Sunday, October 17, 2010

Apple Honey Challah

A few weeks ago I made this recipe for Apple Honey Challah from Two Blue Lemons. For those who don't know, challah is a Jewish egg bread. It is generally served at shabbat dinner (Friday night). In my opinion, they key to a good challah is the texture: the dough should be stringy, chewy, and slightly moist. It can be made savory with sesame or poppy seeds, or sweet (my preference) with a bit of honey or sugar. A sweet, round, "turban" loaf is traditional for Rosh Hashanah. Challah is close to a brioche, but in my opinion, much easier to make and more eggy than buttery. If you're following kosher you want to be careful with the fat (use oil for fleisch and butter for parve or vegetarian meals).

Dough rising

The dough is a bit wet - i had to add more flour as I kneaded until it felt right - and I took forever to rise. I kept poking it, telling L I ruined it, and then letting it rise some more. So give this one long rises (at least 2 hours).
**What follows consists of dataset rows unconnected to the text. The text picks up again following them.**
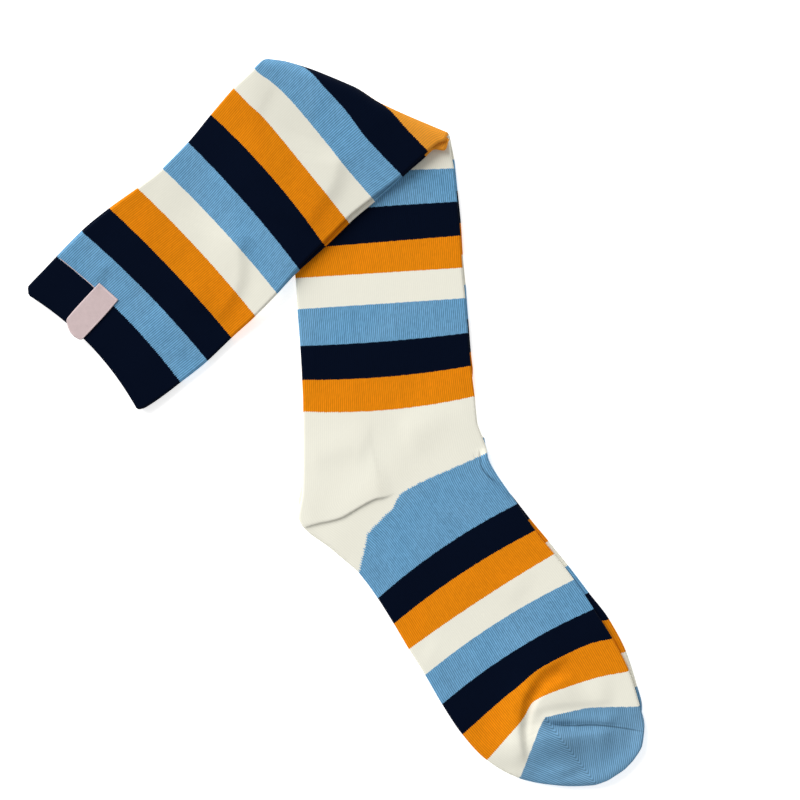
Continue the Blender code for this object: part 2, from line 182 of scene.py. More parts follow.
ROUTE_ORIGIN = np.array((-0.8, -0.8))  # the routes below are measured from here

# ---- Borders that don't run straight across
# The gusset's and the toe's, from the front edge to the back edge, as they
# lie on the upper sock.
BORDERS = {
    21: ((77.1, -17.5), (38.6, -35.1), (31, -45), (18.8, -57.6), (17.2, -62.5), (13.5, -79.7)),
    27: ((147.5, -114.2), (137.2, -116.1), (124.5, -121.4), (108.4, -129.7), (98.1, -138.3),
        (87.7, -147), (69.2, -163.6)),
    28: ((155, -131.6), (140.7, -134.2), (126.1, -138.6), (114.2, -142.6), (106.3, -146.5),
        (103, -150.1), (100.3, -155.4), (93, -164), (81.8, -177.3)),
    29: ((161.3, -150), (137.2, -150.4), (127.9, -151.8), (114, -154.8), (110.8, -156.2),
        (107, -164), (98.3, -187.8)),
}
BORDER_REACH = 15.0  # each border's ends are drawn out this far

# The knit of the toe cap turns at a mitre: past it, the ribs run another way.
MITRE = np.array(((113.8, -159.0), (133.7, -184.9)))
MITRE_LEFT = np.array((-0.385, -0.923))  # from one rib to the next, left of it
MITRE_RIGHT = np.array((0.990, 0.139))  # and right of it
MITRE_ROUND = 0.35  # how softly they turn

# ---- Creases
# Each one rises to its height along its route, and fades out to its left and
# its right over those widths.  Troughs have a height below 0 and a sharp floor.
FOOT_CREASES = (
    # height, fade left, fade right, route
    # The heel's gore, with the leg's cloth over it.
    (1.3, 22, 1.3, ((-22, -56), (-10.2, -52.6), (-2.2, -50.9), (3.9, -49), (9.8, -45.6),
        (15.8, -42.1), (21.1, -39.5), (26.4, -38.4), (33, -36.4))),
    # The two rolls each side of the dent across the toe's orange and white.
    (2.4, 3.8, 13, ((127, -119), (115.6, -126.4), (108.3, -131.2), (103.2, -138), (98.9, -146.5),
        (96.8, -158.9), (97.6, -170), (99.5, -183))),
    (1.3, 3.2, 6, ((106.5, -134), (102.2, -139.6), (98.9, -146.5), (97.6, -152.3), (97.2, -159),
        (97.8, -166.6), (99, -173.8), (101, -184))),
    (1.6, 16, 2.8, ((130, -132.5), (116.5, -139.5), (111.3, -144), (107.9, -148.6), (105.8, -154.4),
        (104.4, -162), (104.6, -169), (107, -184))),
    (0.9, 12, 4, ((99, -153), (110, -149.2), (118, -147.6), (126, -146.8), (150, -145.4))),
    # The toe's seam: a groove, the cloth puffed up behind it and a lip before it.
    (1.5, 4, 2.6, ((108, -155.6), (113, -156.7), (119, -157.5), (130, -157.2), (152, -158))),
    (-0.5, 1.8, 1.5, ((114.5, -158.6), (124.1, -160.3), (137.7, -159.9), (152.8, -161.5),
        (168, -164))),
    (-1.2, 2, 2, ((110, -157.6), (115, -159.2), (120, -160), (128, -160.6))),
    (2.1, 3.2, 8, ((108.5, -157.5), (110.6, -163.2), (114.2, -166.2), (120, -167), (130, -165.8),
        (150, -164))),
    # The toe cap: its mitre, its crown and its rounded rim.
    (0.3, 1.2, 1.2, ((112.5, -162), (136, -188))),
    (1.6, 8, 12, ((117, -160), (121, -173), (125, -188))),
    (2.6, 4, 5, ((165.5, -156), (163, -171), (157.2, -179.5), (149, -185.6), (137.5, -190.2),
        (104, -190.5))),
    # The ankle, where the cloth is tucked and rolls over.
    (2.2, 4, 2, ((79.6, -12), (80, -17), (80.4, -22), (83, -26.4), (88.5, -32), (95, -40))),
    # Slight folds in the leg, the heel and the foot.
    (0.6, 9, 12, ((34, -8), (60, 2), (76, 9))),
    (0.5, 10, 7, ((-16, -20), (6, -12), (20, -14))),
    (0.5, 12, 9, ((60, -58), (80, -78), (104, -92))),
    (0.4, 8, 10, ((46, -118), (64, -126), (84, -128))),
)
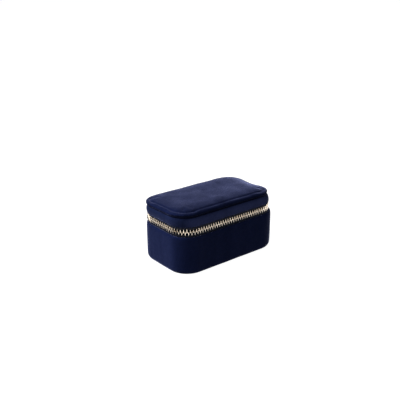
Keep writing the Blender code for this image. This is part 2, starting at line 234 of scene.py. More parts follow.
def cushion(name, profile, material, lean=False):
    """A flat-bottomed closed form with the plan outline. profile is in mm, from the bottom's edge up."""
    rings, inner = plate_rings([(inset * MM, height * MM) for inset, height in profile])
    mesh = bmesh.new()
    rows = []
    for ring in [*rings, *inner]:
        rows.append([mesh.verts.new(p) for p in ring])
    count = len(rows[0])
    for low, high in zip(rows, rows[1:]):
        for i in range(count):
            n = (i + 1) % count
            mesh.faces.new((low[i], low[n], high[n], high[i]))
    bmesh.ops.remove_doubles(mesh, verts=rows[-1], dist=0.02 * MM)
    mesh.faces.new([v for v in reversed(rows[0]) if v.is_valid])
    bmesh.ops.dissolve_degenerate(mesh, edges=mesh.edges, dist=0.01 * MM)
    return new_piece(name, mesh, material, lean)


def carried(name, node, material):
    """A copy of a CAD node that leans with the lid."""
    piece = dressed(name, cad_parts[node].data.copy(), material, lean=True, sharp=30)
    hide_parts(node)
    return piece


def evaluated(piece):
    """Puts the result of a piece's modifiers in its mesh."""
    graph = bpy.context.evaluated_depsgraph_get()
    data = bpy.data.meshes.new_from_object(piece.evaluated_get(graph))
    piece.modifiers.clear()
    piece.data = data
    return piece


# Materials


class Nodes:
    """Short names for the nodes that the materials are made of."""

    def __init__(self, name):
        self.material = bpy.data.materials.new(name)
        self.material.use_nodes = True
        self.tree = self.material.node_tree
        self.shader = self.tree.nodes["Principled BSDF"]
        coordinates = self.tree.nodes.new("ShaderNodeTexCoord").outputs
        self.place, self.normal = coordinates["Object"], coordinates["Normal"]

    def set(self, **values):
        for name, value in values.items():
            self.shader.inputs[name.replace("_", " ")].default_value = value

    def link(self, output, name):
        self.tree.links.new(output, self.shader.inputs[name])

    def noise(self, scale, detail=3.0, roughness=0.5, stretch=None, distortion=0.0):
        node = self.tree.nodes.new("ShaderNodeTexNoise")
        node.inputs["Scale"].default_value = scale
        node.inputs["Detail"].default_value = detail
        node.inputs["Roughness"].default_value = roughness
        node.inputs["Distortion"].default_value = distortion
        self.tree.links.new(self.stretched(stretch), node.inputs["Vector"])
        return node.outputs["Fac"]

    def stretched(self, stretch):
        if stretch is None:
            return self.place
        mapping = self.tree.nodes.new("ShaderNodeMapping")
        mapping.inputs["Scale"].default_value = stretch
        self.tree.links.new(self.place, mapping.inputs["Vector"])
        return mapping.outputs["Vector"]

    def wave(self, scale, direction, distortion=0.0):
        node = self.tree.nodes.new("ShaderNodeTexWave")
        node.bands_direction = direction
        node.inputs["Scale"].default_value = scale
        node.inputs["Distortion"].default_value = distortion
        self.tree.links.new(self.place, node.inputs["Vector"])
        return node.outputs["Fac"]

    def ramp(self, value, *stops):
        node = self.tree.nodes.new("ShaderNodeValToRGB")
        elements = node.color_ramp.elements
        for _ in range(len(stops) - 2):
            elements.new(0.5)
        for element, (position, colour) in zip(elements, stops):
            element.position = position
            element.color = (*colour, 1) if len(colour) == 3 else colour
        self.tree.links.new(value, node.inputs["Fac"])
        return node.outputs["Color"]

    def range(self, value, low, high, start=0.0, end=1.0):
        node = self.tree.nodes.new("ShaderNodeMapRange")
        node.inputs["From Min"].default_value = start
        node.inputs["From Max"].default_value = end
        node.inputs["To Min"].default_value = low
        node.inputs["To Max"].default_value = high
        self.tree.links.new(value, node.inputs["Value"])
        return node.outputs["Result"]

    def math(self, operation, first, second):
        node = self.tree.nodes.new("ShaderNodeMath")
        node.operation = operation
        for socket, value in zip(node.inputs, (first, second)):
            if isinstance(value, float):
                socket.default_value = value
            else:
                self.tree.links.new(value, socket)
        return node.outputs["Value"]

    def facing(self, axis, away, towards, least=0.0):
        """1 where the normal's part along the axis is towards, falling to least where it is away."""
        parts = self.tree.nodes.new("ShaderNodeSeparateXYZ")
        self.tree.links.new(self.normal, parts.inputs["Vector"])
        return self.range(parts.outputs[axis], least, 1.0, start=away, end=towards)

    def mix(self, factor, first, second):
        node = self.tree.nodes.new("ShaderNodeMix")
        node.data_type = "RGBA"
        self.tree.links.new(factor, node.inputs["Factor"])
        self.tree.links.new(first, node.inputs["A"])
        self.tree.links.new(second, node.inputs["B"])
        return node.outputs["Result"]

    def bump(self, height, strength, distance):
        node = self.tree.nodes.new("ShaderNodeBump")
        node.inputs["Strength"].default_value = strength
        node.inputs["Distance"].default_value = distance
        self.tree.links.new(height, node.inputs["Height"])
        self.link(node.outputs["Normal"], "Normal")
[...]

I also found that using olive oil on my hands helped with the kneading process and kept me from adding too much flour. It's a handful once you add the apples, but the end result is amazing. Parchment paper in a springform pan made baking a cinch. I could have eaten the entire loaf all by myself. I've hear challah is fantastic as french toast, but honestly, I love the regular loaf so much that it never lasts long enough to get stale.

Finished loaf

As the story goes you are not supposed to a knife to challah, because doing so is doing violence to the bread, but are supposed to tear it. I decided to go for slices b/c if I didn't I'd have torn off half the loaf. To make an easily tearable challah, go for a 5 strand braid, or divid the dough into smaller dough balls and stick them together in a loaf pan.